§ Records that describe objects:
━━━

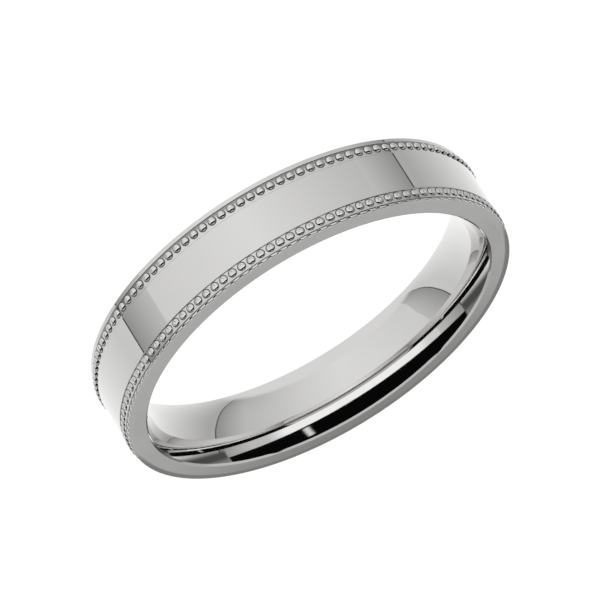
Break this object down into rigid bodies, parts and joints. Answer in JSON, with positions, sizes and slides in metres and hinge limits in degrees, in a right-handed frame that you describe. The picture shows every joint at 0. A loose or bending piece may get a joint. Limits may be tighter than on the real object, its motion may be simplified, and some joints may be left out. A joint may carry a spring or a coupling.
{
  "type": "wedding band",
  "caption": "Polished comfort-fit finger ring: flat mirror centre band between two sunk rows of round milgrain beads, thin edge rails, curved bore.",
  "frame": {"origin": "centre of the bore at mid-width", "axes": "+Z along the finger axis; +X and +Y across the ring, which is the same all the way round"},
  "size_m": [0.0216, 0.0216, 0.004],
  "materials": {
    "polished_sleeve": "polished",
    "mirror_band": "polished",
    "milgrain": "polished",
    "edge_rail": "polished"
  },
  "bodies": {
    "root": {"comfort_fit_sleeve": "polished_sleeve", "centre_band": "mirror_band", "upper_milgrain_wire": "milgrain", "lower_milgrain_wire": "milgrain", "upper_edge_rail": "edge_rail", "lower_edge_rail": "edge_rail"}
  },
  "joints": []
}
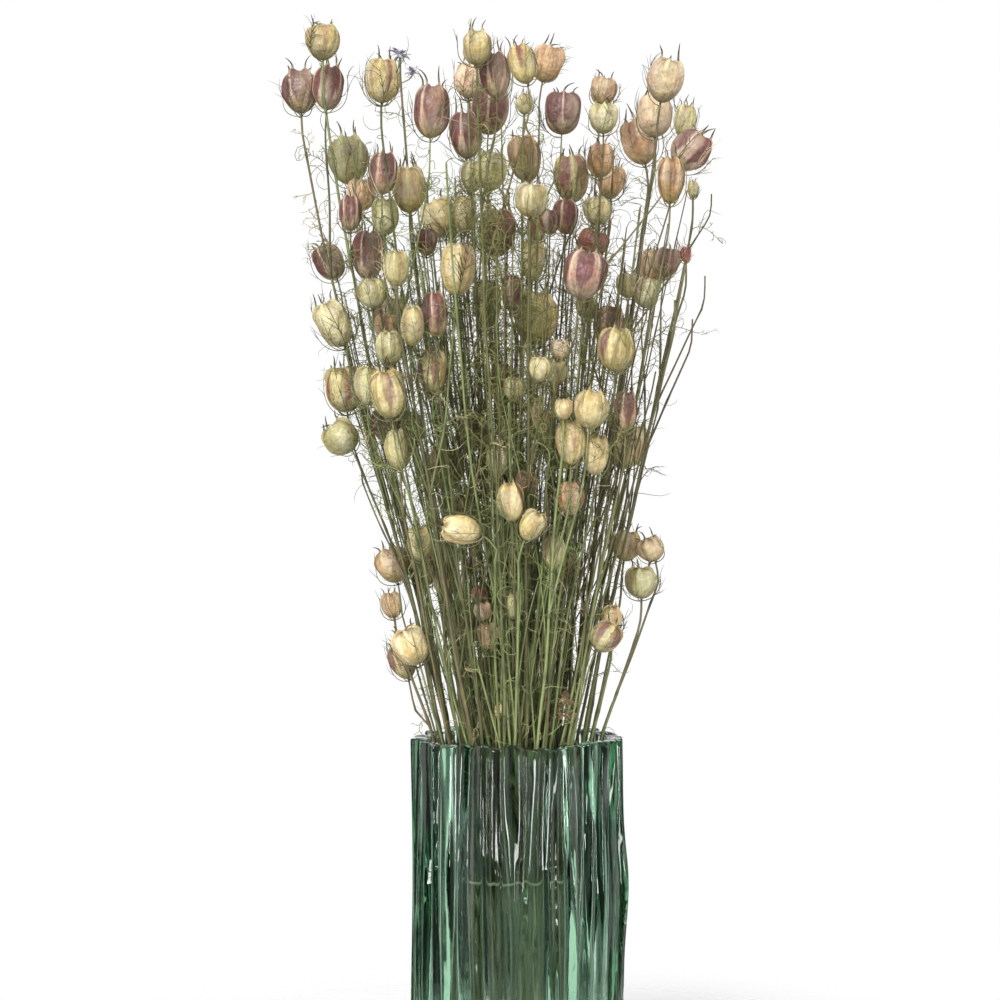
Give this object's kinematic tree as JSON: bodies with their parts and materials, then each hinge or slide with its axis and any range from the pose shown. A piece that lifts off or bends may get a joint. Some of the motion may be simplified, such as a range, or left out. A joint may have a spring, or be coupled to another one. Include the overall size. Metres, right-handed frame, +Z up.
{
  "type": "nigella seed pod bouquet in a glass vase",
  "caption": "Bouquet of dried nigella seed pods on thin branching stems, tied and held upright in a fluted green glass vase for table display.",
  "frame": {"origin": "middle of the vase's flat base, on the surface it stands on", "axes": "+Z up along the vase and the stems, -Y towards the viewer of the picture, +X to the viewer's right"},
  "size_m": [0.2364, 0.2126, 0.5989],
  "materials": {
    "green_glass": "clear tinted, fluted",
    "cord": "matte twisted cord",
    "straw_pods": "dry, papery",
    "plum_pods": "dry, papery",
    "striped_pods": "dry, papery",
    "green_pods": "dry, papery",
    "tan_pods": "dry, papery",
    "blush_pods": "dry, papery",
    "rose_pods": "dry, papery"
  },
  "bodies": {
    "root": {"vase": "green_glass", "tie": "cord", "spray_01": "green_pods", "spray_02": "plum_pods", "spray_03": "plum_pods", "spray_04": "tan_pods", "spray_05": "blush_pods", "spray_06": "plum_pods", "spray_07": "blush_pods", "spray_08": "plum_pods", "spray_09": "green_pods", "spray_10": "plum_pods", "spray_11": "tan_pods", "spray_12": "green_pods", "spray_13": "tan_pods", "spray_14": "green_pods", "spray_15": "green_pods", "spray_16": "green_pods", "spray_17": "striped_pods", "spray_18": "green_pods", "spray_19": "green_pods", "spray_20": "straw_pods", "spray_21": "green_pods", "spray_22": "green_pods", "spray_23": "plum_pods", "spray_24": "green_pods", "spray_25": "plum_pods", "spray_26": "green_pods", "spray_27": "green_pods", "spray_28": "striped_pods", "spray_29": "plum_pods", "spray_30": "plum_pods", "spray_31": "green_pods", "spray_32": "straw_pods", "spray_33": "plum_pods", "spray_34": "striped_pods", "spray_35": "straw_pods", "spray_36": "green_pods", "spray_37": "rose_pods", "spray_38": "straw_pods", "spray_39": "straw_pods", "spray_40": "blush_pods", "spray_41": "striped_pods", "spray_42": "green_pods", "spray_43": "tan_pods", "spray_44": "tan_pods", "spray_45": "green_pods", "spray_46": "green_pods", "spray_47": "green_pods", "spray_48": "tan_pods", "spray_49": "straw_pods", "spray_50": "tan_pods", "spray_51": "striped_pods", "spray_52": "straw_pods", "spray_53": "striped_pods"}
  },
  "joints": []
}
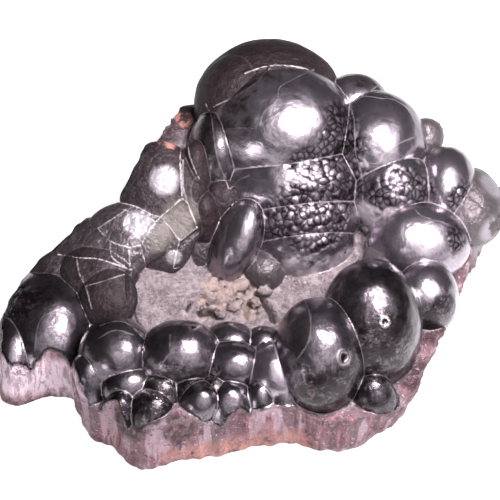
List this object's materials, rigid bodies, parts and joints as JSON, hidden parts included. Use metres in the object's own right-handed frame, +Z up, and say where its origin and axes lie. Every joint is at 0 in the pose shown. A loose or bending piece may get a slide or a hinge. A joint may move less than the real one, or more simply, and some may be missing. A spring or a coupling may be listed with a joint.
{
  "type": "botryoidal hematite specimen",
  "caption": "Botryoidal hematite: a crust of dark, mirror-smooth kidney-shaped lobes around a great dome, on a broken fibrous base that rests flat.",
  "frame": {"origin": "middle of the bounding box, on the flat broken face that the specimen rests on", "axes": "+Z up, +X along the longest side, -Y towards the low front with the small lobes, +Y towards the great dome"},
  "size_m": [0.1016, 0.0846, 0.0443],
  "materials": {
    "hematite": "dark grey metallic mirror-smooth lobes with fine pale seams, a matte pinkish-grey hollow, and a pink-brown fibrous broken base"
  },
  "bodies": {
    "root": {"hematite": "hematite"}
  },
  "joints": []
}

━━━

§ What this task involves:
From the listing above, extract all records word for word.

§ Result for this exercise:
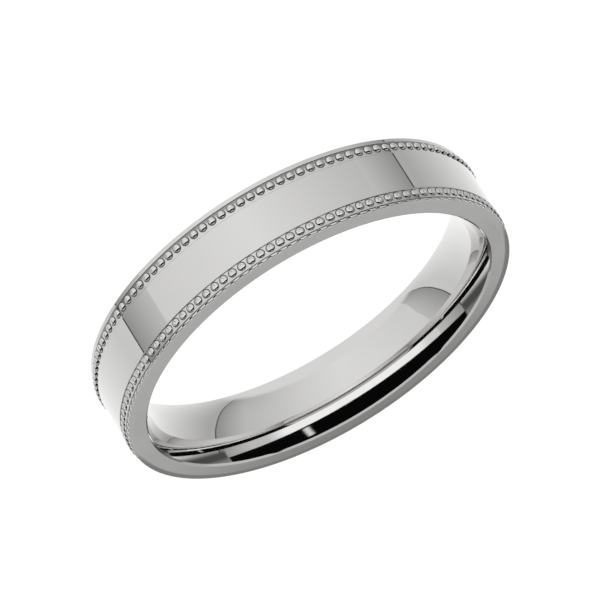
Break this object down into rigid bodies, parts and joints. Answer in JSON, with positions, sizes and slides in metres and hinge limits in degrees, in a right-handed frame that you describe. The picture shows every joint at 0. A loose or bending piece may get a joint. Limits may be tighter than on the real object, its motion may be simplified, and some joints may be left out. A joint may carry a spring or a coupling.
{
  "type": "wedding band",
  "caption": "Polished comfort-fit finger ring: flat mirror centre band between two sunk rows of round milgrain beads, thin edge rails, curved bore.",
  "frame": {"origin": "centre of the bore at mid-width", "axes": "+Z along the finger axis; +X and +Y across the ring, which is the same all the way round"},
  "size_m": [0.0216, 0.0216, 0.004],
  "materials": {
    "polished_sleeve": "polished",
    "mirror_band": "polished",
    "milgrain": "polished",
    "edge_rail": "polished"
  },
  "bodies": {
    "root": {"comfort_fit_sleeve": "polished_sleeve", "centre_band": "mirror_band", "upper_milgrain_wire": "milgrain", "lower_milgrain_wire": "milgrain", "upper_edge_rail": "edge_rail", "lower_edge_rail": "edge_rail"}
  },
  "joints": []
}
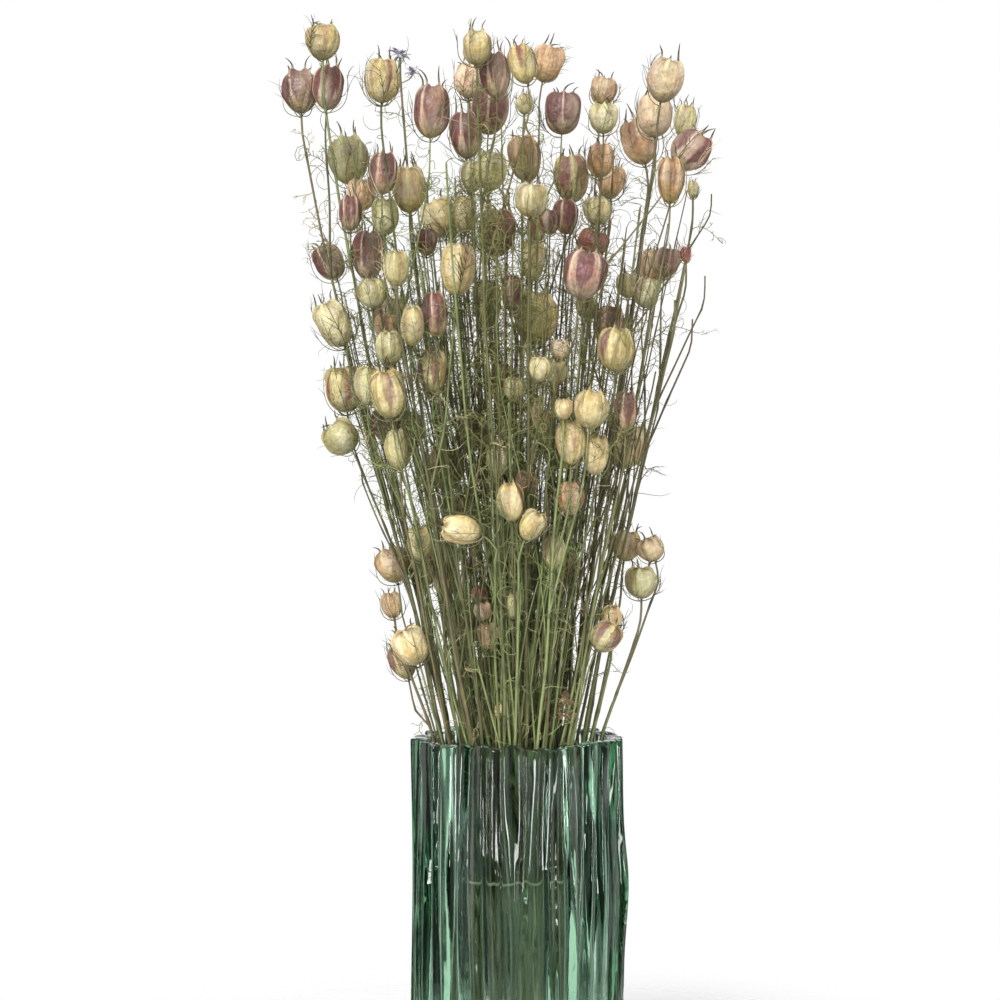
Give this object's kinematic tree as JSON: bodies with their parts and materials, then each hinge or slide with its axis and any range from the pose shown. A piece that lifts off or bends may get a joint. Some of the motion may be simplified, such as a range, or left out. A joint may have a spring, or be coupled to another one. Include the overall size. Metres, right-handed frame, +Z up.
{
  "type": "nigella seed pod bouquet in a glass vase",
  "caption": "Bouquet of dried nigella seed pods on thin branching stems, tied and held upright in a fluted green glass vase for table display.",
  "frame": {"origin": "middle of the vase's flat base, on the surface it stands on", "axes": "+Z up along the vase and the stems, -Y towards the viewer of the picture, +X to the viewer's right"},
  "size_m": [0.2364, 0.2126, 0.5989],
  "materials": {
    "green_glass": "clear tinted, fluted",
    "cord": "matte twisted cord",
    "straw_pods": "dry, papery",
    "plum_pods": "dry, papery",
    "striped_pods": "dry, papery",
    "green_pods": "dry, papery",
    "tan_pods": "dry, papery",
    "blush_pods": "dry, papery",
    "rose_pods": "dry, papery"
  },
  "bodies": {
    "root": {"vase": "green_glass", "tie": "cord", "spray_01": "green_pods", "spray_02": "plum_pods", "spray_03": "plum_pods", "spray_04": "tan_pods", "spray_05": "blush_pods", "spray_06": "plum_pods", "spray_07": "blush_pods", "spray_08": "plum_pods", "spray_09": "green_pods", "spray_10": "plum_pods", "spray_11": "tan_pods", "spray_12": "green_pods", "spray_13": "tan_pods", "spray_14": "green_pods", "spray_15": "green_pods", "spray_16": "green_pods", "spray_17": "striped_pods", "spray_18": "green_pods", "spray_19": "green_pods", "spray_20": "straw_pods", "spray_21": "green_pods", "spray_22": "green_pods", "spray_23": "plum_pods", "spray_24": "green_pods", "spray_25": "plum_pods", "spray_26": "green_pods", "spray_27": "green_pods", "spray_28": "striped_pods", "spray_29": "plum_pods", "spray_30": "plum_pods", "spray_31": "green_pods", "spray_32": "straw_pods", "spray_33": "plum_pods", "spray_34": "striped_pods", "spray_35": "straw_pods", "spray_36": "green_pods", "spray_37": "rose_pods", "spray_38": "straw_pods", "spray_39": "straw_pods", "spray_40": "blush_pods", "spray_41": "striped_pods", "spray_42": "green_pods", "spray_43": "tan_pods", "spray_44": "tan_pods", "spray_45": "green_pods", "spray_46": "green_pods", "spray_47": "green_pods", "spray_48": "tan_pods", "spray_49": "straw_pods", "spray_50": "tan_pods", "spray_51": "striped_pods", "spray_52": "straw_pods", "spray_53": "striped_pods"}
  },
  "joints": []
}
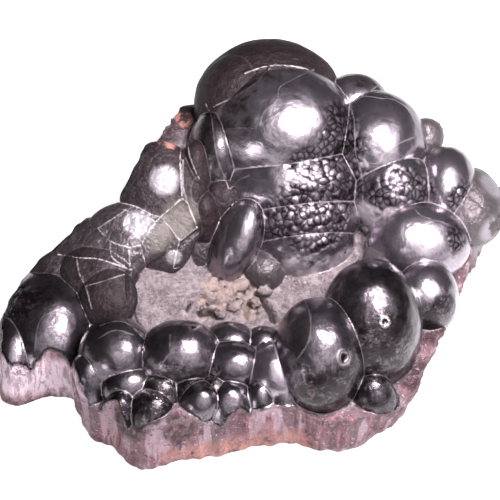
List this object's materials, rigid bodies, parts and joints as JSON, hidden parts included. Use metres in the object's own right-handed frame, +Z up, and say where its origin and axes lie. Every joint is at 0 in the pose shown. A loose or bending piece may get a slide or a hinge. A joint may move less than the real one, or more simply, and some may be missing. A spring or a coupling may be listed with a joint.
{
  "type": "botryoidal hematite specimen",
  "caption": "Botryoidal hematite: a crust of dark, mirror-smooth kidney-shaped lobes around a great dome, on a broken fibrous base that rests flat.",
  "frame": {"origin": "middle of the bounding box, on the flat broken face that the specimen rests on", "axes": "+Z up, +X along the longest side, -Y towards the low front with the small lobes, +Y towards the great dome"},
  "size_m": [0.1016, 0.0846, 0.0443],
  "materials": {
    "hematite": "dark grey metallic mirror-smooth lobes with fine pale seams, a matte pinkish-grey hollow, and a pink-brown fibrous broken base"
  },
  "bodies": {
    "root": {"hematite": "hematite"}
  },
  "joints": []
}